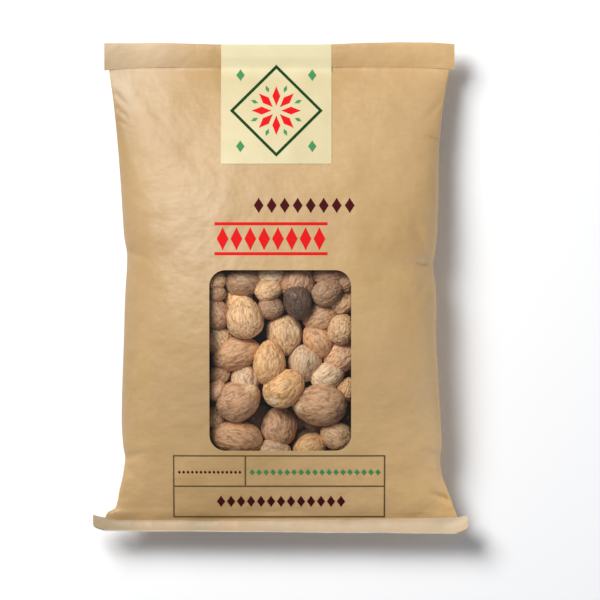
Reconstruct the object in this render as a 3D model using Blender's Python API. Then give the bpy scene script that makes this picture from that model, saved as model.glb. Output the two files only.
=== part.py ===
"""A kraft paper pillow pack of whole nutmegs, with a clear window, lying on its back with its front up.

Metres, +Z up. +Y runs to the pack's top and +X to the right of its front. The origin lies on the
surface under the middle of the pack's box.
"""

import math

import bmesh
import bpy
import numpy as np

# Heights of the filled pack and of its flat seals above the surface
CROWN_HEIGHT = 0.052
SEAL_HEIGHT = 0.018
GIRTH_HEIGHT = 0.0235
BACK_PRESS = 0.008
FLOOR_EASE = 0.002
PAPER_LAYERS = 0.0012
CLEARANCE = 0.0003

# Where the paper closes to flat seals, and how fast it swells between them
FOOT_LINE = -0.1227
NECK_LINE = 0.1155
FULLEST = 0.42
FOOT_ROUNDING = 0.75
NECK_ROUNDING = 0.7
SEAL_EASE = 0.03
FRONT_SQUARENESS = 2.4
BACK_SQUARENESS = 4.0
FRONT_STRIPS = 28
BACK_STRIPS = 12
LENGTH_STRIPS = 46
SEAL_TONGUE = 0.005

# The filled pack's outline from above: place along the pack, left edge, right edge
SIDE_LINES = (
    (-0.1227, -0.0936, 0.0940),
    (-0.1195, -0.0912, 0.0926),
    (-0.1165, -0.0876, 0.0915),
    (-0.1131, -0.0867, 0.0906),
    (-0.1071, -0.0854, 0.0885),
    (-0.1000, -0.0837, 0.0857),
    (-0.0945, -0.0828, 0.0849),
    (-0.0900, -0.0823, 0.0845),
    (-0.0855, -0.0831, 0.0852),
    (-0.0750, -0.0840, 0.0850),
    (-0.0570, -0.0840, 0.0840),
    (-0.0280, -0.0829, 0.0824),
    (0.0020, -0.0820, 0.0820),
    (0.0110, -0.0814, 0.0808),
    (0.0190, -0.0814, 0.0818),
    (0.0255, -0.0826, 0.0826),
    (0.0380, -0.0836, 0.0833),
    (0.0550, -0.0847, 0.0837),
    (0.0730, -0.0861, 0.0840),
    (0.1020, -0.0891, 0.0871),
    (0.1155, -0.0910, 0.0894),
)

# The mouth, folded over once to the front
BAND_LEFT = -0.0935
BAND_RIGHT = 0.0922
BAND_TOP = 0.1305
BAND_EDGE = 0.1171
BAND_END_SAG = 0.0019
BAND_FRONT = 0.0019
BAND_BACK = 0.0009
BAND_BOW = 0.0006
BAND_STRIPS = 16

# The bottom seal, curling up to the front
FIN_START = -0.1212
FIN_FLAT = 0.0017
FIN_RADIUS = 0.0063
FIN_TURN = math.radians(62)
FIN_HALF_WIDTH = 0.0994
FIN_NARROWING = 0.0055
FIN_CORNER_POWER = 5
FIN_SLANT = 0.0015
FIN_END_WIDTH = 0.014
FIN_END_LIFT = 0.0035
FIN_ACROSS = 28
FIN_STEPS = 7

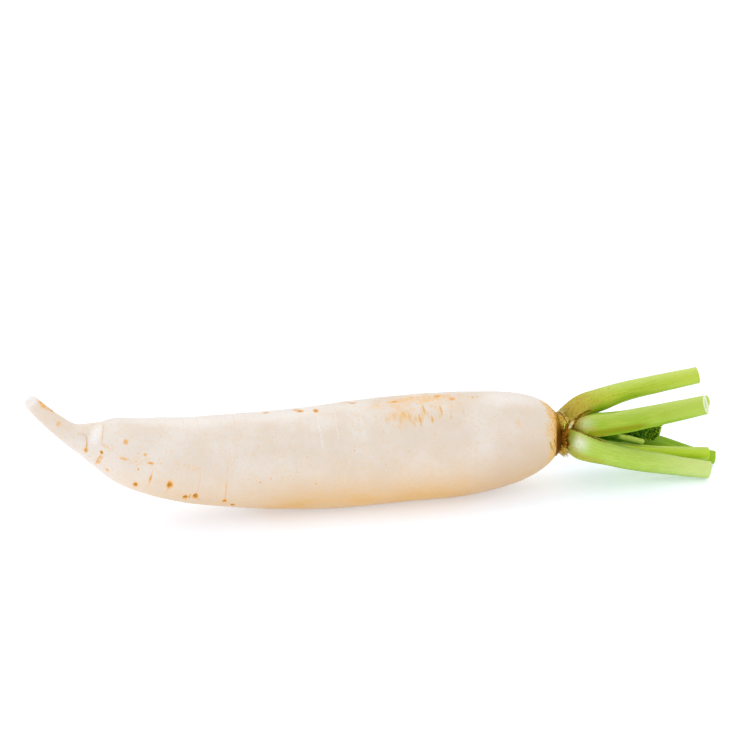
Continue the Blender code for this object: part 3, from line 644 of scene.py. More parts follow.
def stalk_look(name, tones):
    """Fresh stalk skin with fine ribs and streaks, an ochre base, and a pale fibrous cut end, with painted
    highlights on its upper side and its swollen base and painted shade underneath and where it is hidden.
    """
    light, shade, far, brown, upper, swelling = tones
    look = Look(
        name,
        0.34,
        Subsurface_Weight=0.12,
        Subsurface_Radius=(0.6, 1.0, 0.25),
        Subsurface_Scale=0.0012,
        Specular_IOR_Level=0.18,
    )
    grain = look.vector("grain")
    along = look.value("along")
    base = look.value("base")
    streaks = look.noise(look.scaled(grain, 5.0, 5.0, 0.35), 2.4, 4.0, 0.6)
    threads = look.noise(look.scaled(grain, 13.0, 13.0, 0.5), 3.0, 2.0, 0.5)
    speck = look.noise(look.where, 900.0, 3.0, 0.6)
    mottled = look.noise(look.where, 150.0, 3.0, 0.55)
    look.colour = look.mix(look.ramp(streaks, 0.34, 0.64), shade, light)
    look.layer(along, 0.45, 1.0, 0.75, far)
    look.layer(threads, 0.5, 0.72, 0.22, THREAD)
    # painted highlight on the upper side
    look.paint(look.times(look.value("upper"), upper), LIT)
    # painted shade on the underside
    look.paint(look.times(look.value("under"), 0.55), UNDERSIDE_SHADE)
    gloom = look.parts("gloom")
    hidden = look.ramp(look.frayed(gloom[1], mottled, -0.3, 0.1), 0.1, 0.8, 0.0, 0.9)
    look.paint(hidden, DEEP_SHADE)
    flecks = look.noise(look.where, 1300.0, 2.0, 0.6)
    flecks = look.plus(look.ramp(flecks, 0.56, 0.76), look.ramp(mottled, 0.35, 0.6, -0.5, 0.0))
    look.paint(look.times(look.most(flecks, 0.0), 0.4), FLECK)
    # the base turns ochre, with pale streaks and rusty specks
    ochre = look.frayed(base, streaks, -0.35, 0.25)
    ochre = look.frayed(ochre, speck, -0.15, 0.15)
    look.layer(ochre, 0.15, 0.85, brown, BASE_OCHRE)
    pale = look.times(look.ramp(threads, 0.52, 0.66), look.ramp(base, 0.3, 1.0))
    look.paint(look.times(pale, 0.5), BASE_STRAW)
    # painted highlight on the swollen base
    look.paint(look.times(look.value("highlight_spot"), swelling), SWELLING_HIGHLIGHT)
    olive = look.frayed(gloom[2], streaks, -0.3, 0.15)
    look.layer(olive, 0.1, 0.9, 0.9, OLIVE)
    look.paint(look.times(gloom[0], 0.85), SHADE_GREEN)
    matt = look.most(look.most(gloom[0], gloom[1]), look.most(gloom[2], base))
    look.tree.links.new(look.ramp(matt, 0.0, 0.8, 0.18, 0.03), look.shader.inputs["Specular IOR Level"])
    rust = look.plus(look.times(base, 0.5), look.ramp(speck, 0.40, 0.72, -0.35, 0.5))
    look.layer(rust, 0.4, 0.85, 0.7 * brown, BASE_RUST)
    edge = look.value("edge")
    seam = look.frayed(edge, speck, -0.35, 0.25)
    look.layer(seam, 0.2, 0.6, 0.6, SEAM_TAN)
    look.layer(seam, 0.6, 0.95, 0.85, SEAM_BROWN)
    # the cut end: skin, white ring of fibres, then watery pith
    cap = look.value("cap")
    radius = look.value("radius")
    pith = look.mix(look.ramp(speck, 0.35, 0.65), PITH_WET, PITH_PALE)
    ring = look.frayed(radius, speck, -0.1, 0.1)
    ring = look.times(look.ramp(ring, 0.5, 0.7), look.ramp(ring, 0.82, 0.96, 1.0, 0.0))
    pith = look.mix(look.times(ring, 0.85), pith, PITH_RING)
    pith = look.mix(look.ramp(radius, 0.93, 1.0), pith, far)
    look.paint(cap, pith)
    rough = look.ramp(look.plus(base, mottled), 0.3, 1.5, 0.3, 0.6)
    height = look.plus(look.times(threads, 0.9), look.times(speck, 0.35))
    return look.finish(rough, height, 0.35, 0.0003)


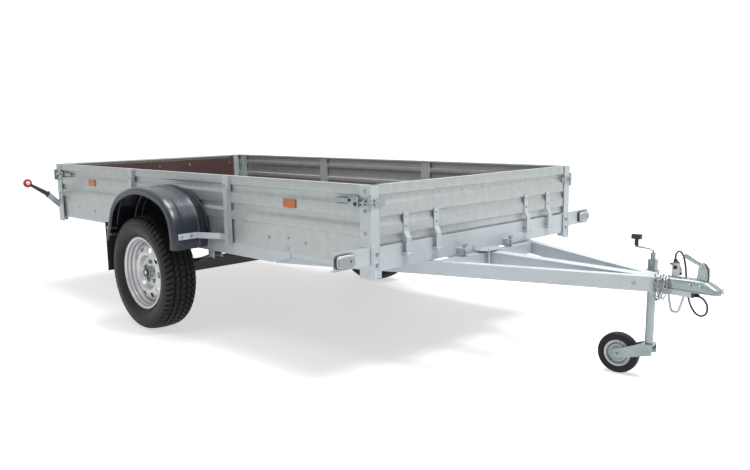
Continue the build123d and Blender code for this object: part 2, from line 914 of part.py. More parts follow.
def under_rail():
    """Right under-rail: a plate outside the frame, with a shelf for the spring hangers."""
    y0 = -web_y - under_rail_sheet
    y1 = -web_y
    z0 = under_rail_bottom
    rise = (frame_bottom - under_rail_bottom) * 0.9
    plate = prism_y(
        [
            # x, z
            (under_rail_rear_x, z0),
            (under_rail_front_x, z0),
            (under_rail_front_x + under_rail_nose, z0 + rise),
            (under_rail_front_x + under_rail_nose, panel_bottom),
            (under_rail_rear_x - under_rail_nose, panel_bottom),
            (under_rail_rear_x - under_rail_nose, z0 + rise),
        ],
        y0,
        y1,
    )
    shelf_front = pivot_x - pivot_radius - 3 * clearance
    shelf = block(under_rail_rear_x, shelf_front, y1, y1 + under_rail_shelf, z0, z0 + under_rail_sheet)
    pin_end = -pivot_half + pivot_pin_reach
    pin = rod((pivot_x, y1, pivot_z), (pivot_x, pin_end, pivot_z), pivot_pin_radius)
    return plate + shelf + pin


parts["under_rails"] = group(both_sides(under_rail()))


def cross_bar():
    """Right half of the channel that ties the V rails to the centre rail in front of the box."""
    x0 = cross_bar_x - cross_bar_half
    x1 = cross_bar_x + cross_bar_half
    y_in = -centre_rail_width / 2
    z0 = rail_low(x0) + 3.0
    z1 = rail_low(x1) + rail_height - 3.0
    points = [
        # x, y
        (x0, y_in),
        (x1, y_in),
        (x1, -rail_face_y(x1) + rail_y_width),
        (x0, -rail_face_y(x0) + rail_y_width),
    ]
    t = rail_wall
    room = block(x0 + t, x1 - t, -half_width, 0, z0 - 1, z1 - t)
    slot = rod((lock_x, -lock_y, z0), (lock_x, -lock_y, z1 + 1), wing_bolt_radius + clearance)
    return prism_z(points, z0, z1) - room - slot


# Tipping locks: lugs on the front beam, and wing bolts through them into the cross bar.
lug_sheet = 6.0
lug_half = 22.0
bed_lug_z = frame_bottom + 26.0
wing_bolt_radius = 5.0
parts["drawbar_cross_bar"] = group(both_sides(cross_bar()))


def bed_lug(y):
    """Angle lug on the front beam."""
    lug_top = bed_lug_z + lug_sheet
    shelf = block(half_length, lock_x + lug_half, y - lug_half, y + lug_half, bed_lug_z, lug_top)
    back = block(half_length, half_length + 5, y - lug_half, y + lug_half, bed_lug_z - 20, bed_lug_z)
    hole = rod((lock_x, y, bed_lug_z - 2), (lock_x, y, bed_lug_z + lug_sheet + 2), wing_bolt_radius)
    return shelf + back - hole


centre_lug_z = rail_low(half_length) + rail_height + clearance
tee_x = cross_bar_x + cross_bar_half + 18.0
tee_y = -(centre_rail_width / 2 + 15.0)


def centre_lug():
    """Rounded shelf on the front beam over the centre rail, with a hanging tee bolt."""
    front = tee_x + 6.0
    shelf = prism_z(
        [
            # x, y
            (half_length, -75.0),
            (front - 32, -75.0),
            (front - 6, -48.0),
            (front, 0.0),
            (front - 6, 48.0),
            (front - 32, 75.0),
            (half_length, 75.0),
        ],
        centre_lug_z,
        centre_lug_z + 5.0,
    )
    shelf += block(half_length, half_length + 4, -75, 75, centre_lug_z, centre_lug_z + 24)
    foot_z = rail_low(tee_x)
    shelf += rod((tee_x, tee_y, foot_z), (tee_x, tee_y, centre_lug_z + 12), 4.0)
    return shelf + rod((tee_x, tee_y, foot_z), (tee_x, tee_y, foot_z + 5), 8.0)


def wing_bolt(y):
    """Wing bolt that stands through a bed lug and ends inside the cross bar."""
    z_top = bed_lug_z + lug_sheet
    z_end = rail_low(lock_x) + rail_height / 2 - 4
    solid = rod((lock_x, y, z_end), (lock_x, y, z_top + 10), wing_bolt_radius)
    solid += rod((lock_x, y, z_top), (lock_x, y, z_top + 9), 9.0)
    wing = prism_x(
        [(y - 20, z_top + 17), (y - 7, z_top), (y + 7, z_top), (y + 20, z_top + 17)], lock_x - 2, lock_x + 2
    )
    return solid + wing


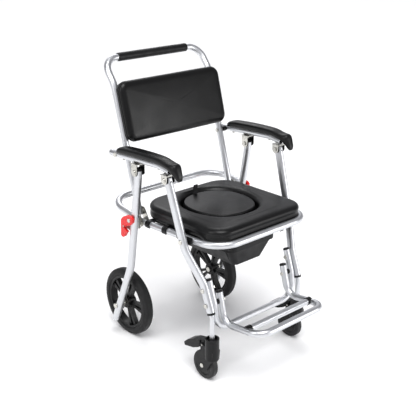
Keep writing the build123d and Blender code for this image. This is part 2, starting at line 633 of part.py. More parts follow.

########

→ **Instruction**: Return exactly the lines from the beginning of the data above through the one containing "its front up.", please. Include both end lines and add nothing else.

→ **Reply to the task**:
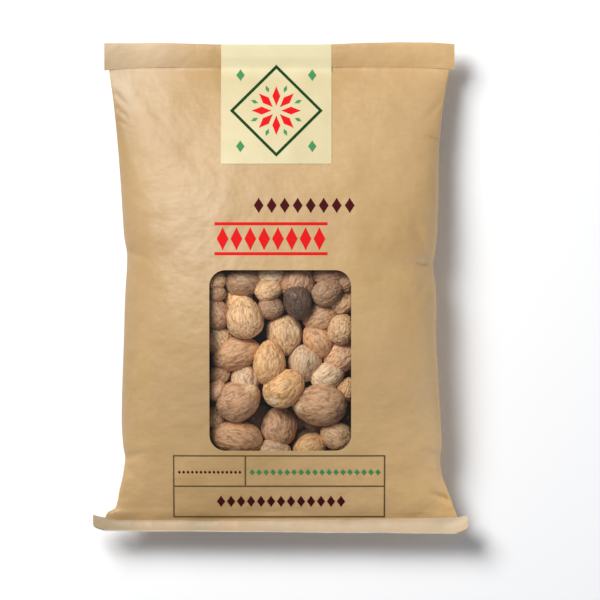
Reconstruct the object in this render as a 3D model using Blender's Python API. Then give the bpy scene script that makes this picture from that model, saved as model.glb. Output the two files only.
=== part.py ===
"""A kraft paper pillow pack of whole nutmegs, with a clear window, lying on its back with its front up.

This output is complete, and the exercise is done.